At the same time, “there is a strong
risk of violence escalating along ethnic lines with potential for
genocide,” Adama Dieng, the UN special advisor on preventing genocide,
declared on Friday at the conclusion of a five-day visit to South Sudan.
““Throughout
the week, conversations with all actors have confirmed that what began
as a political conflict has transformed into what could become an
outright ethnic war,” he added.
Close to 6000 people fleeing these
conditions entered Uganda on a single day earlier this month, bringing
the total number of South Sudanese refugees in that neighbouring country
to over half a million.
“The current extremely high sustained trend of arrivals is expected
to continue, and puts pressure on all aspects of the response, which is
currently very under-resourced,” the UN refugee agency said in an update
last week.
Another 323,000 South Sudanese refugees have gone to Ethiopia, with about 600 arriving on average each day.
Life
is so difficult in South Sudan that more than a quarter-million of its
citizens have sought refuge in Sudan, the country from which it
separated five years ago.
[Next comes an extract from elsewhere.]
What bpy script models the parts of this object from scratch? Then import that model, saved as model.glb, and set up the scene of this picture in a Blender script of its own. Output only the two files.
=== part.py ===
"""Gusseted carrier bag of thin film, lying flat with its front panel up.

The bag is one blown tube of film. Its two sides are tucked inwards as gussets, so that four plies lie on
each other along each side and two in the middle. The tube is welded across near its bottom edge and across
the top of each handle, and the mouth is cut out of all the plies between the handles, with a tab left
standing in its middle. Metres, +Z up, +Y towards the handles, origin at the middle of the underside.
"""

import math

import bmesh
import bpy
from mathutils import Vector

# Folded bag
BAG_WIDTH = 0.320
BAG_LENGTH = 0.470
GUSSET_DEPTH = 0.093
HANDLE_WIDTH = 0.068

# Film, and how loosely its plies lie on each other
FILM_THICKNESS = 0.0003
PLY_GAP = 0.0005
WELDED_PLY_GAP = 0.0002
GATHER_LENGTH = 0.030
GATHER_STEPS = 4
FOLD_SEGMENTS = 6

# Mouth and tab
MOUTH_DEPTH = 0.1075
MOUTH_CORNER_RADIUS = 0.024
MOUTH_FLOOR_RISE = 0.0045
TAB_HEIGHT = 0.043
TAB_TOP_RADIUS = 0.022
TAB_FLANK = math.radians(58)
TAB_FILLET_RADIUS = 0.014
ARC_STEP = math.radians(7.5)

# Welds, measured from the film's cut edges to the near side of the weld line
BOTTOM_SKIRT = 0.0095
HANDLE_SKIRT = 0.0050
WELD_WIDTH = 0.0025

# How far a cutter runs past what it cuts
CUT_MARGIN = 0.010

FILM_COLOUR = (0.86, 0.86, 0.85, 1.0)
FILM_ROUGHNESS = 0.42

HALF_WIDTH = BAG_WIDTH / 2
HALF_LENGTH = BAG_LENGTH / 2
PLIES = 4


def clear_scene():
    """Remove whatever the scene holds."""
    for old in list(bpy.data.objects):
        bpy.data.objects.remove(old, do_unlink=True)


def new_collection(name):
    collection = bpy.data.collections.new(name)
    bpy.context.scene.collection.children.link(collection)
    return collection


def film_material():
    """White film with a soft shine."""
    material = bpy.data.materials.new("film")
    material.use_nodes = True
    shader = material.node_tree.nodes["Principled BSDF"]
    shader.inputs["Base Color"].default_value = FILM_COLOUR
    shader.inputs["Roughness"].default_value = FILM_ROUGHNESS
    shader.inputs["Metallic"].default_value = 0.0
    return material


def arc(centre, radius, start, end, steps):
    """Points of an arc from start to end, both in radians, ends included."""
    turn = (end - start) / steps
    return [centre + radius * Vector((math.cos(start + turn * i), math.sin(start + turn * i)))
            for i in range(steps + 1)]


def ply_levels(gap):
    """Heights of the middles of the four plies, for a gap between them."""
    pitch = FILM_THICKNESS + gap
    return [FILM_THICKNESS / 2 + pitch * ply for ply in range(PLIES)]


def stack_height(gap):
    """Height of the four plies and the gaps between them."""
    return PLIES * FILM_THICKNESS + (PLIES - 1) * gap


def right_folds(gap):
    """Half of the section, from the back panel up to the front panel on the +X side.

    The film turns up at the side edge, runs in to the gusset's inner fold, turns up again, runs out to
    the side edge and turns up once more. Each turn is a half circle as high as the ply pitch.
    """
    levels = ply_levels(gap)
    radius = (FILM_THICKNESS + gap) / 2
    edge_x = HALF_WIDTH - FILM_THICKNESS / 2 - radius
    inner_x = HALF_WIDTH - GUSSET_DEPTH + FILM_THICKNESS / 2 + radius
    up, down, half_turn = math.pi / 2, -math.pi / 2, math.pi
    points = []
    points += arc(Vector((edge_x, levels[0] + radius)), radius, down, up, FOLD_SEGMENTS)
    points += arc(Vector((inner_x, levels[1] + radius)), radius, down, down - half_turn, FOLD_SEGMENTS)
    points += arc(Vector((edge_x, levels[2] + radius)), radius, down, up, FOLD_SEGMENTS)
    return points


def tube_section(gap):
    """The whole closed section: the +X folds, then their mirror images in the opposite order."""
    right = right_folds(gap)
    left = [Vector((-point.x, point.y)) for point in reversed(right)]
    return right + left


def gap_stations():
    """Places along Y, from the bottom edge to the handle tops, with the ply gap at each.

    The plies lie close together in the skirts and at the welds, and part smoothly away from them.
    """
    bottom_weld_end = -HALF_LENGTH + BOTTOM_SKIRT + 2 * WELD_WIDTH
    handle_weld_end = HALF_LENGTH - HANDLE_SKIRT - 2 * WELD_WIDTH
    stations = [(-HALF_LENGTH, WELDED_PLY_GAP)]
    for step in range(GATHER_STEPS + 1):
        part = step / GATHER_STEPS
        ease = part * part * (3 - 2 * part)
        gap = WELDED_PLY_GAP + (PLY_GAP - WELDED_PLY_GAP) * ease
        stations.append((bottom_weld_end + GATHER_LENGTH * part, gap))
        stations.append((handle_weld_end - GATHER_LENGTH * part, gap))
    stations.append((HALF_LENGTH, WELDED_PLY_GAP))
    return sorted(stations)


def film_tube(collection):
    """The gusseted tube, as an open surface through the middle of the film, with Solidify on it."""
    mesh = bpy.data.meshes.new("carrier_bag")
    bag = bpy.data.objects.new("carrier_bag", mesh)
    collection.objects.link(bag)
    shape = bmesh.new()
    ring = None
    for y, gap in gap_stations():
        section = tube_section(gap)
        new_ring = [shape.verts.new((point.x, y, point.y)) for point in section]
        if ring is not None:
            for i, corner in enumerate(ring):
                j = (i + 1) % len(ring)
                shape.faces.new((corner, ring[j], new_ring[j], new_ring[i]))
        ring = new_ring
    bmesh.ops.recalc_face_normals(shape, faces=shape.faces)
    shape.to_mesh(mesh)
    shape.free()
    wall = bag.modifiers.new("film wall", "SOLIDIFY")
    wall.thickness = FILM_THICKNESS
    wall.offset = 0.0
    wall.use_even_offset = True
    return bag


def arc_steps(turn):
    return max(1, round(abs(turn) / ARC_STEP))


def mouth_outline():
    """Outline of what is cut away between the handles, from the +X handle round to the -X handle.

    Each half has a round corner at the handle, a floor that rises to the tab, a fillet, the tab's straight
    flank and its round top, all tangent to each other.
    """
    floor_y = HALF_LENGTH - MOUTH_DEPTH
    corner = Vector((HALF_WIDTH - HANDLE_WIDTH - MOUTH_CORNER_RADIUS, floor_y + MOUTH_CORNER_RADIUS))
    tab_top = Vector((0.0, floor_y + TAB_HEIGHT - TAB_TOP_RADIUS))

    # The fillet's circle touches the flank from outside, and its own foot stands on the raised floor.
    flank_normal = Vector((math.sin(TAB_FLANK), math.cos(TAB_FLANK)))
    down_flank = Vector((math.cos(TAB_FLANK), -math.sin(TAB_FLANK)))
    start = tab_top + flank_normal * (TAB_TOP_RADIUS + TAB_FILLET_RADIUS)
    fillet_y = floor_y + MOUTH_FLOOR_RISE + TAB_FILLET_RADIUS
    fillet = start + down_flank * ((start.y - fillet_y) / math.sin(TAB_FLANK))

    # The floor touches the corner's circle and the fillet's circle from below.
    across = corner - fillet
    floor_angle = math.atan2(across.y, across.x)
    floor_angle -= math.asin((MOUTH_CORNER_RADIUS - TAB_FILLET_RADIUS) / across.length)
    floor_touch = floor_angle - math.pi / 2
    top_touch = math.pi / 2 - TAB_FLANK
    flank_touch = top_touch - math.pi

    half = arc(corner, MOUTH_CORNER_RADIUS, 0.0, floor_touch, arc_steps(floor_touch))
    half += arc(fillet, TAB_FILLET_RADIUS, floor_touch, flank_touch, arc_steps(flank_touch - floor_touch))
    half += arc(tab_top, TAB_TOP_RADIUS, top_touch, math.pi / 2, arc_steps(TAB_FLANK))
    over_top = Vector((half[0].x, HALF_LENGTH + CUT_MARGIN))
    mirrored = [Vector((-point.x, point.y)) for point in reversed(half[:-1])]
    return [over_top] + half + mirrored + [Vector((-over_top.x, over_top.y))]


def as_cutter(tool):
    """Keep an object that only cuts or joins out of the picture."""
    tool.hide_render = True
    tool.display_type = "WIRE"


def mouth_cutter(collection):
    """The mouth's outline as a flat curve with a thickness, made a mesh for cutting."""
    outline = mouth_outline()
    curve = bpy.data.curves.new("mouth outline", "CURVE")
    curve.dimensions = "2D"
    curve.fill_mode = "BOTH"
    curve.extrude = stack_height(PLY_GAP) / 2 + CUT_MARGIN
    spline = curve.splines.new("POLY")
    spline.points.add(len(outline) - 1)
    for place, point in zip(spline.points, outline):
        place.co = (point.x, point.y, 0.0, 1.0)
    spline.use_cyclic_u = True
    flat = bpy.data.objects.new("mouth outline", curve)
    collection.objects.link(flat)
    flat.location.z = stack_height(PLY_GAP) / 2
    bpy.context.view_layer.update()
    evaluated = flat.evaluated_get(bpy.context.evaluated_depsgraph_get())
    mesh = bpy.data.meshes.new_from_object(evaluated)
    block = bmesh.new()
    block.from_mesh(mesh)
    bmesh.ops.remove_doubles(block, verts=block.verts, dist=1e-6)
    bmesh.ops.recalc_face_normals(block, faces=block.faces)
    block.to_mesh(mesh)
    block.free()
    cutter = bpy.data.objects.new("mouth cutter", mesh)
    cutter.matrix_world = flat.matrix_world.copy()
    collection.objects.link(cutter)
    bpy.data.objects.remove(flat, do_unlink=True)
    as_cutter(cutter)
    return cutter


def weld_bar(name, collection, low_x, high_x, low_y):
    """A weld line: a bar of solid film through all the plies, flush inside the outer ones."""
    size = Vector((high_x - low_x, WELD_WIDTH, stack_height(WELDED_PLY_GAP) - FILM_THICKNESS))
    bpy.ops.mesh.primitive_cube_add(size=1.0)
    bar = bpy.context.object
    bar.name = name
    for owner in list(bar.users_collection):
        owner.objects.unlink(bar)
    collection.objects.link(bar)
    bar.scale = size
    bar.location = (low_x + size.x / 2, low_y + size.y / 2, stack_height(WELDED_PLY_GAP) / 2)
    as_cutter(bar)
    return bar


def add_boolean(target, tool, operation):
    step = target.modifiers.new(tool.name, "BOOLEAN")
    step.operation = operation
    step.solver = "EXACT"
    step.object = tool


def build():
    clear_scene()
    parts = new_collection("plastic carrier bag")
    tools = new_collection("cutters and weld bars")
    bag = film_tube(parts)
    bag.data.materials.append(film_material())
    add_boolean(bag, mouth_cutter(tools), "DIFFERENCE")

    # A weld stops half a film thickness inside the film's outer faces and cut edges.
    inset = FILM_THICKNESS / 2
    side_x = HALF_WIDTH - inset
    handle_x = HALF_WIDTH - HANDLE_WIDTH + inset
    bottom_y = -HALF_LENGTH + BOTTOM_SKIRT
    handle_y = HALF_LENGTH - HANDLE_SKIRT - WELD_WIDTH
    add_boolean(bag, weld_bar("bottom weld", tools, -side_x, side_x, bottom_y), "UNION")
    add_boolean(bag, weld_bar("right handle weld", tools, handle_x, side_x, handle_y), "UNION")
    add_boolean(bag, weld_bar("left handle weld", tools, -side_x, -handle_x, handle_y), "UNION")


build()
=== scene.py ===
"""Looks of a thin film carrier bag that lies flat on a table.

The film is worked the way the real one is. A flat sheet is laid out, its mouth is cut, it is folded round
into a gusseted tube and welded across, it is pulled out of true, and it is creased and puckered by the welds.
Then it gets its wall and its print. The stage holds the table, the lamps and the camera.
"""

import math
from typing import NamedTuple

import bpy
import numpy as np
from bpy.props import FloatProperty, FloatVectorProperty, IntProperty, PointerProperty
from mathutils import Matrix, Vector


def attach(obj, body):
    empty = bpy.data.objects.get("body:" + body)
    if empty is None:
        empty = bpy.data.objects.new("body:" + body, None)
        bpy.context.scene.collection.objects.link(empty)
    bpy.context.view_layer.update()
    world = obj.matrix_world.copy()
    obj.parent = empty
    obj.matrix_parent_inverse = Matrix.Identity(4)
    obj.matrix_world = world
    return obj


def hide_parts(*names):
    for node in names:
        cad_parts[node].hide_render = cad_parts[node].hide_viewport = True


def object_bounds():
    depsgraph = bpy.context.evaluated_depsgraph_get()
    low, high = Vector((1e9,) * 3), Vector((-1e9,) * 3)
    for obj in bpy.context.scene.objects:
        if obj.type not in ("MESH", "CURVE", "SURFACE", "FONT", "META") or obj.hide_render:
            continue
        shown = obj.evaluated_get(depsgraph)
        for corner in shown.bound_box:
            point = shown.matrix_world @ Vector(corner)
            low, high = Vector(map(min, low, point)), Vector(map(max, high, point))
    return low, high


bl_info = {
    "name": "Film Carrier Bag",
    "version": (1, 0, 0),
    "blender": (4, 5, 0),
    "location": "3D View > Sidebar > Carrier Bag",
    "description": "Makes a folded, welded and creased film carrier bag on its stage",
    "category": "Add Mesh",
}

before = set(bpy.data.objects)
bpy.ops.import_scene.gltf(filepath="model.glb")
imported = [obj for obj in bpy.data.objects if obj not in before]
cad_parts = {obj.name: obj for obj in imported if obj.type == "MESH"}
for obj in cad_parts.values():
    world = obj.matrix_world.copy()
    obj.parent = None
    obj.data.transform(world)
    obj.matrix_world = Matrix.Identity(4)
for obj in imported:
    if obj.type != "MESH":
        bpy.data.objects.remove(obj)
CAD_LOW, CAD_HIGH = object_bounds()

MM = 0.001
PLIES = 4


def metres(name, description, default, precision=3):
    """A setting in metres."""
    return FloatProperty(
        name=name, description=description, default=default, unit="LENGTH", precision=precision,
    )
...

Many of the refugees have crossed into Sudan’s
Darfur region, where war has been raging for 13 years.
Similarly,
about 60,000 South Sudanese have fled to eastern Democratic Republic of
Congo, the site of fighting that has taken tens of thousands of lives
in recent years.
Kenya has received 90,000 South Sudanese
refugees, and 5000 have moved into Central African Republic, where
another civil war continues sporadically.
Many of the South
Sudanese who have recently entered Uganda say they were motivated to
leave by “arbitrary killings, forced recruitment of boys and men by
armed groups, continued conflict in towns and villages, food insecurity
and lack of services,” the UN refugee agency recounts.
“New
arrivals from Kajo Keji (near the Uganda border) allege that the
civilian population have been given 21 days’ notice to leave by
militias, who are reportedly gearing up for war.”
A plea for $251
million in donor funding for South Sudanese refugee assistance has drawn
a tepid response. Less than $50 million has been received “despite the
rapidly growing need,” the UN refugee agency says.